Luckily, it hasn't worked. Americans are tired of refighting the Vietnam War, which Bush promised we had "kicked" at the end of the Gulf War. Yet while we may be able to fix our mistakes at home, history may one day ask us why we spend so much time worrying about our own house when we still have no compass to guide our foreign policy. Our children may ask why, for example, we never asked Bush about the genocide of the Kurds in Iraq.

That story isn't much different from that of Vietnam. American promised the Kurds that if they helped fight Saddam Hussein, they would gain independence. Like the soldiers in Vietnam, they upheld their end of the bargain, putting their lives at risk for American victory. And when they became inconvenient once Bush decided that Saddam could stay in power, we simply forgot about them. Where we once had to deal in twisted ironies, now we just ignore our moral problems.

If there's one thing we learned from Vietnam, it is that we should have done something sooner. The voters should have forced the government to take morally responsible action. Yet throughout the Bush administration and in this election, we have chosen to fall victim to the same fears, of Saddam and radical pinkos, as Kissinger propped up for us in the '60s. We have let ourselves deal in tiny ironies again, in insinuating phrases and images, rather than asking ourselves whether our foreign policy was right or wrong.

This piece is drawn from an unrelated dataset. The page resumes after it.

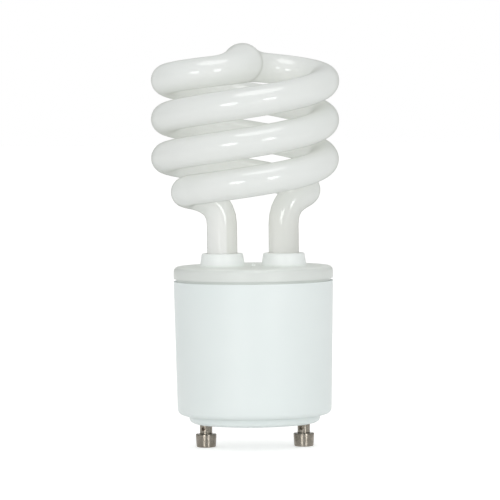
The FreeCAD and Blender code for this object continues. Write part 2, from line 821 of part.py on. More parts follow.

After seeing the way history turned back on itself last week, we have to wonder how future generations will judge our decisions this fall. Someday a Gulf War grunt may be sitting in a Senate committee, grilling Brent Scowcroft about his neglect of the Kurdish allies, and his answers will sound as foreign and twisted as those of Henry Kissinger.

Michael K. Mayo '94 is a news editor of The Crimson.